(SOURCE EXCERPT)
— Begin —
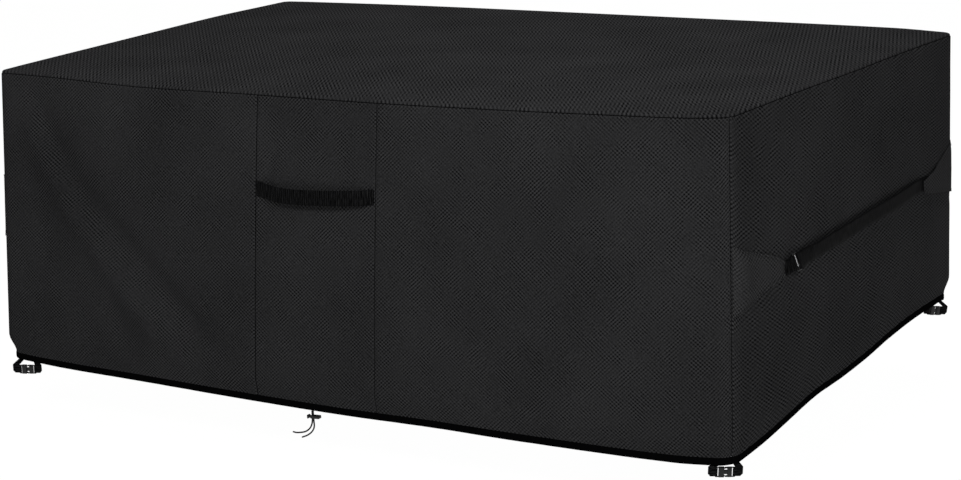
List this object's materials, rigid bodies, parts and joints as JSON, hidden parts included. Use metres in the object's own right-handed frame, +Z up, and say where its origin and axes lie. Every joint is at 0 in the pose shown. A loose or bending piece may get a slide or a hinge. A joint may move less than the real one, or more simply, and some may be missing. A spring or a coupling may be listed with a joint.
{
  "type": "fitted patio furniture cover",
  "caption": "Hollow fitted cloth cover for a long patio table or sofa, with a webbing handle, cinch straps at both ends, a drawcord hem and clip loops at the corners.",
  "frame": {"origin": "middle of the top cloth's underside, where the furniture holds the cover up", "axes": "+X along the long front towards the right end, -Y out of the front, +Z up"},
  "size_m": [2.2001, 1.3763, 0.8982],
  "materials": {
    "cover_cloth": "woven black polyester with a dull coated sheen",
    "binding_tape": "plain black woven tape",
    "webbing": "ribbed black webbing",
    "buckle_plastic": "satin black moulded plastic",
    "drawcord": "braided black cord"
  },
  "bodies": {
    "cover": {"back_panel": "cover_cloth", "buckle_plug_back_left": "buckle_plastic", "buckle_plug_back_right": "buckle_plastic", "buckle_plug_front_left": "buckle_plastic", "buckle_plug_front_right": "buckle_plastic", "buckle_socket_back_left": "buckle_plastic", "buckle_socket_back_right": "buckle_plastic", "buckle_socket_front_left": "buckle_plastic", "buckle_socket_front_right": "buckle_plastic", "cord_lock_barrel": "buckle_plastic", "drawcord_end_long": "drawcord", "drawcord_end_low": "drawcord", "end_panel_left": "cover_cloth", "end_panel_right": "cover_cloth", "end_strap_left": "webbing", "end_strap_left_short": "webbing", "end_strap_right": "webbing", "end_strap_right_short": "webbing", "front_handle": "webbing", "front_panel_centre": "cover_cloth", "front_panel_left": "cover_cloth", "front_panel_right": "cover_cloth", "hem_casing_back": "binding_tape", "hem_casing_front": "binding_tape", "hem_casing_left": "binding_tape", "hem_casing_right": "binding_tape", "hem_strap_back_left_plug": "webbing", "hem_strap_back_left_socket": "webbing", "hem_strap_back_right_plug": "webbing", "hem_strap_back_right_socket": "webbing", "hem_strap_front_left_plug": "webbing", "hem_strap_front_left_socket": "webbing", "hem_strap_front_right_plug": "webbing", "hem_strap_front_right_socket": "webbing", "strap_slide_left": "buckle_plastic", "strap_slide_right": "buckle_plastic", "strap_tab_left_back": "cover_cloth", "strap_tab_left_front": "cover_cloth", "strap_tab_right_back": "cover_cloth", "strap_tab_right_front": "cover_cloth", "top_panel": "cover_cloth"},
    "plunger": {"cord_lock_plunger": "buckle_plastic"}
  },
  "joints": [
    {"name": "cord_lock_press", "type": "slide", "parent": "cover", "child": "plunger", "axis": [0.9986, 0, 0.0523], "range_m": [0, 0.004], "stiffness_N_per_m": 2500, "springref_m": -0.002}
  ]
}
— End —
Reproduce the material above, every line of it, exactly.

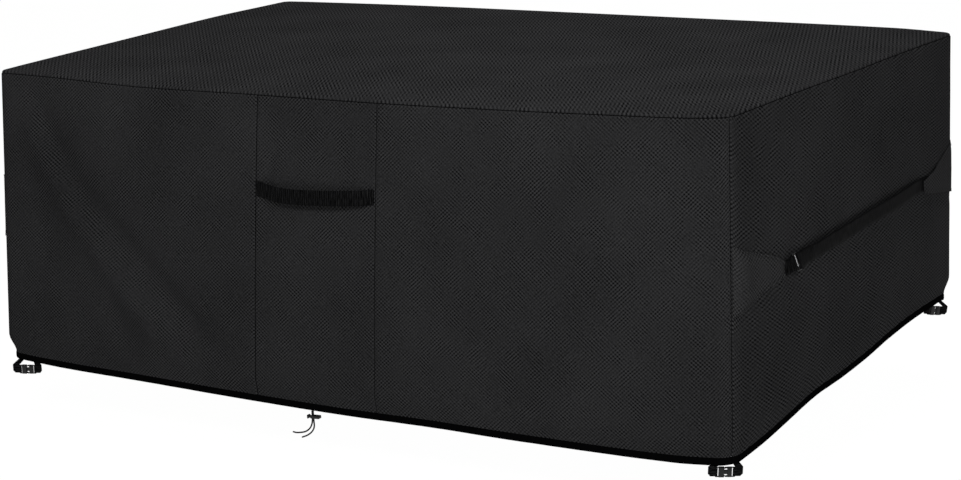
List this object's materials, rigid bodies, parts and joints as JSON, hidden parts included. Use metres in the object's own right-handed frame, +Z up, and say where its origin and axes lie. Every joint is at 0 in the pose shown. A loose or bending piece may get a slide or a hinge. A joint may move less than the real one, or more simply, and some may be missing. A spring or a coupling may be listed with a joint.
{
  "type": "fitted patio furniture cover",
  "caption": "Hollow fitted cloth cover for a long patio table or sofa, with a webbing handle, cinch straps at both ends, a drawcord hem and clip loops at the corners.",
  "frame": {"origin": "middle of the top cloth's underside, where the furniture holds the cover up", "axes": "+X along the long front towards the right end, -Y out of the front, +Z up"},
  "size_m": [2.2001, 1.3763, 0.8982],
  "materials": {
    "cover_cloth": "woven black polyester with a dull coated sheen",
    "binding_tape": "plain black woven tape",
    "webbing": "ribbed black webbing",
    "buckle_plastic": "satin black moulded plastic",
    "drawcord": "braided black cord"
  },
  "bodies": {
    "cover": {"back_panel": "cover_cloth", "buckle_plug_back_left": "buckle_plastic", "buckle_plug_back_right": "buckle_plastic", "buckle_plug_front_left": "buckle_plastic", "buckle_plug_front_right": "buckle_plastic", "buckle_socket_back_left": "buckle_plastic", "buckle_socket_back_right": "buckle_plastic", "buckle_socket_front_left": "buckle_plastic", "buckle_socket_front_right": "buckle_plastic", "cord_lock_barrel": "buckle_plastic", "drawcord_end_long": "drawcord", "drawcord_end_low": "drawcord", "end_panel_left": "cover_cloth", "end_panel_right": "cover_cloth", "end_strap_left": "webbing", "end_strap_left_short": "webbing", "end_strap_right": "webbing", "end_strap_right_short": "webbing", "front_handle": "webbing", "front_panel_centre": "cover_cloth", "front_panel_left": "cover_cloth", "front_panel_right": "cover_cloth", "hem_casing_back": "binding_tape", "hem_casing_front": "binding_tape", "hem_casing_left": "binding_tape", "hem_casing_right": "binding_tape", "hem_strap_back_left_plug": "webbing", "hem_strap_back_left_socket": "webbing", "hem_strap_back_right_plug": "webbing", "hem_strap_back_right_socket": "webbing", "hem_strap_front_left_plug": "webbing", "hem_strap_front_left_socket": "webbing", "hem_strap_front_right_plug": "webbing", "hem_strap_front_right_socket": "webbing", "strap_slide_left": "buckle_plastic", "strap_slide_right": "buckle_plastic", "strap_tab_left_back": "cover_cloth", "strap_tab_left_front": "cover_cloth", "strap_tab_right_back": "cover_cloth", "strap_tab_right_front": "cover_cloth", "top_panel": "cover_cloth"},
    "plunger": {"cord_lock_plunger": "buckle_plastic"}
  },
  "joints": [
    {"name": "cord_lock_press", "type": "slide", "parent": "cover", "child": "plunger", "axis": [0.9986, 0, 0.0523], "range_m": [0, 0.004], "stiffness_N_per_m": 2500, "springref_m": -0.002}
  ]
}